I remember growing up our curfews being slightly different and always hearing the “ it’s not you I don’t trust, it’s everybody else. Nothing good can happen after midnight.” I specifically remember having a battle about curfews on a night that I wanted to see a movie with friends and go to the diner afterwards. The immediate answer had been no and that it was too late. The last movie was a 10:30pm start and with the diner afterwards for pizza fries we would have been home between 1-2am. I do understand that it was later than I normally stay out, although there was a clear plan in place and I’d be with a large group of people. My brother had always stayed out late without previously discussing the plan in detail with them of where, when and how long he’d be out. I remember getting frustrated and confused as I had planned it all, and that we weren’t driving around aimlessly with no destination, but could tell them where I was going to be at exactly what time.

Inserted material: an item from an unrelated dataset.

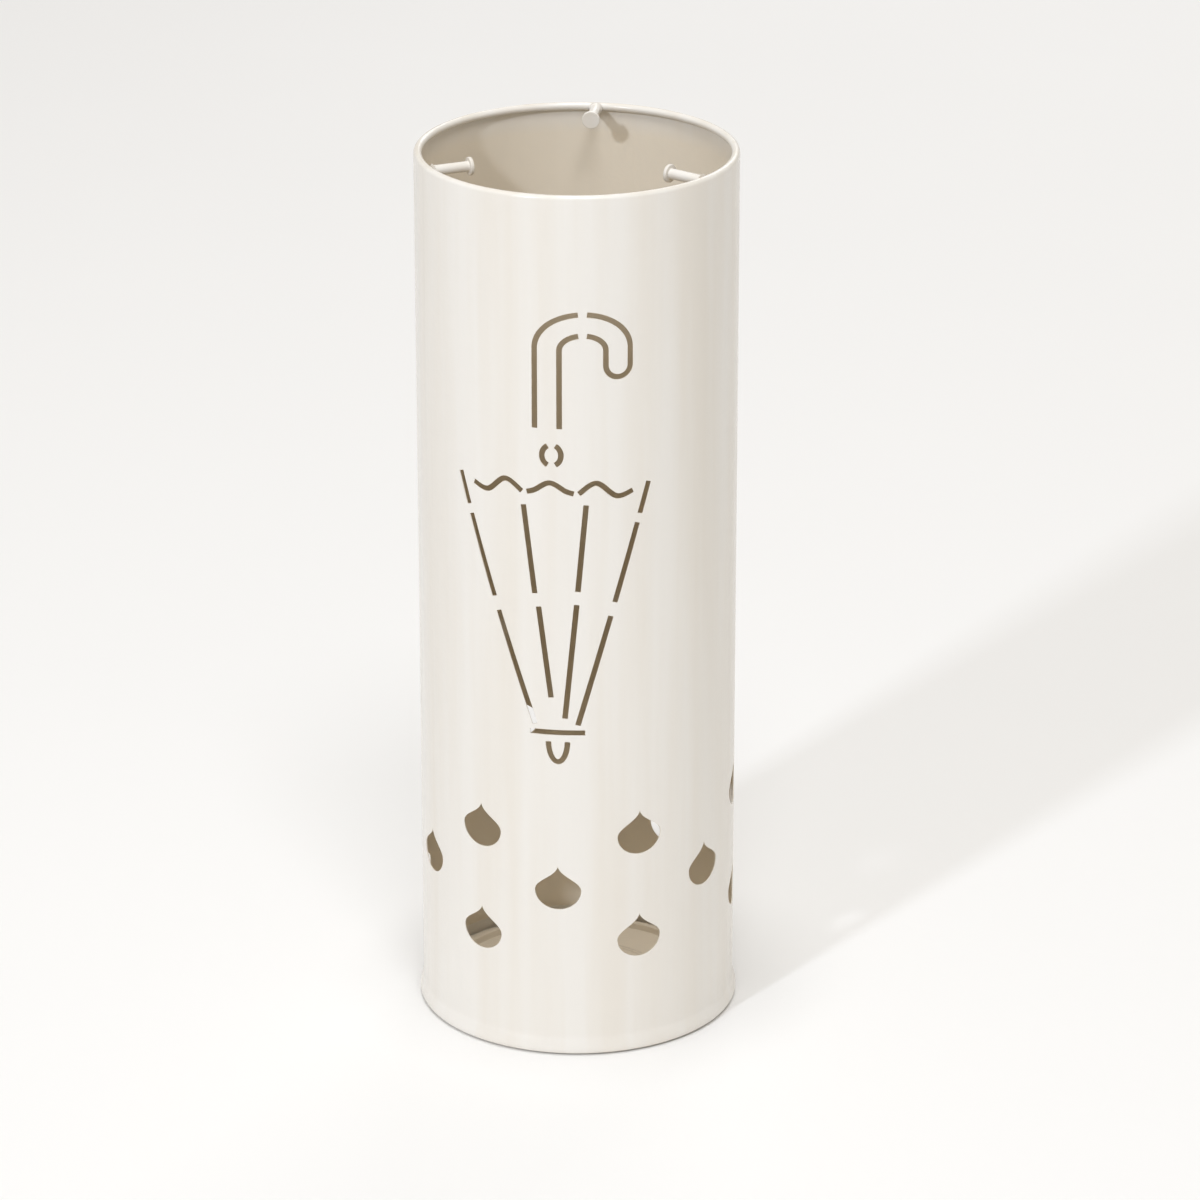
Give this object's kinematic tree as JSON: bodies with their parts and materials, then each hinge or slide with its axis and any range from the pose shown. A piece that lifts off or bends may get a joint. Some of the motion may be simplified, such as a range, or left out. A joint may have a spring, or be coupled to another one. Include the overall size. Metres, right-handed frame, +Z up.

I remember prom weekend being another one that caused a stir. I would have totally been upset, but understanding if we all had the same rules regarding what we could do and where we could go. Maybe if there was a discussion about if the afterparties were okay, or we needed to do dinner or an activity instead. If we were able to go down the shore with the school or needed to stay locally at a friend’s house. I understand that there are differences in worry with our world today in regards to our sons and daughters, but those double standards feel pretty crappy when you’re in the thick of it.

The constant differences about taking a road trip or driving by myself in case I’m stranded somewhere. The disappointment and frustration of being friends or hanging out with someone 3-4 years older while my brothers could be with someone 3-4 years younger.

I understand the fears around having children and having a daughter specifically. There are certain things you worry about more so because girls and women are more predominantly the statistic when it comes to assault. There isn’t always safety in going out alone, and you can’t pretend to know about what other people are thinking. It can be a scary world out there with safety keychains and rape whistles, making sure keys are out before you leave the store, covering your drink at all times and never leaving it unattended, and most importantly trusting your instincts and leaving when you feel uncomfortable. These are all vital skills for our sons and daughters to both know and look out for, but traditionally we’ve given the expectations, rules and fears around our girls.

The National Domestic Violence Hotline has recently put out statistics from the CDC regarding teens and young adults dealing with and being exposed to violence. Our fears in regards to our children are not completely unfounded and need to be taken seriously. I would love to provide my daughter with a ton of knowledge and information to ensure her safety as much as I am able to. I wish the absolute same for my son. I would love to have kids who not only look out for each other whenever they are out, but are able to look out for others if the need arises. Always have their eyes open and aware of what’s happening around them and not having their blinders up.

The last thing I want to do is create kids that are highly paranoid. Because of my anxiety it displays in different ways, including constantly having my keys pointing out between my knuckles when going to the car, not parking near other cars or larger vans or trucks on purpose, and making sure to be off the phone and ear buds free at night. When I’m in need for gas with the kids in the car at night, there are times they’ll question why I’ve skipped a gas station. I’ll explain that sometimes it’s because it’s too expensive, other times I’ll get a weird vibe, or I don’t want a place that’s super empty or crazy busy. I let them know that getting gas in our state, makes you leave your vehicle to pump it. As a person traveling with young kids or by myself, I use my best judgement to make sure I get home safely and sometimes it’s about going somewhere I feel safest. Being a parent takes strength. It is scary and difficult the majority of the time and I try really hard to control my own fears as I’m raising them. I want to change things I grew up not liking, emphasize ideas that worked well, and keep my personal fears out of the way to allow for the rational side of me to take over. Parenting is hard because of the mental baggage we all bring with us from growing up. We all have some sort of event or trauma that plays on repeat in our heads and we strive so hard to never allow them to happen again. Sometimes those thoughts can be all consuming.

I found the statistics of teen abuse appalling and want my kids to be prepared in case they are in a situation they should never have to deal with. Whether with someone that they don’t know or more importantly with someone meant to keep them safe. I know it may never happen, but unfortunately the likelihood is really high. I want both my kids to be as prepared as they can be, because our world isn’t always going to be as great as it is at home. The world can be a scary place and I’ll be damned if I allow either of my kids to grow up unaware of these things and the necessary precautions. Not being aware will just increase the possibilities of them coming home and telling me something happened and I’ll know I had done nothing to try and stop it.

-9.4% of high school students reported being hit, slapped, or physically hurt intentionally by their partner in the previous 12 months.

-Approximately 1 in 5 women and 1 in 7 men who experienced rape, physical violence, and/or stalking by an intimate partner first experienced some form of partner violence between 11 and 17 years of age.

-1 in 10 high school students has experienced physical violence from a dating partner in the past year.Most female (69%) and male (53%) victims of rape, physical violence, and/or stalking by an intimate partner had their first experience with intimate partner violence before the age of 25.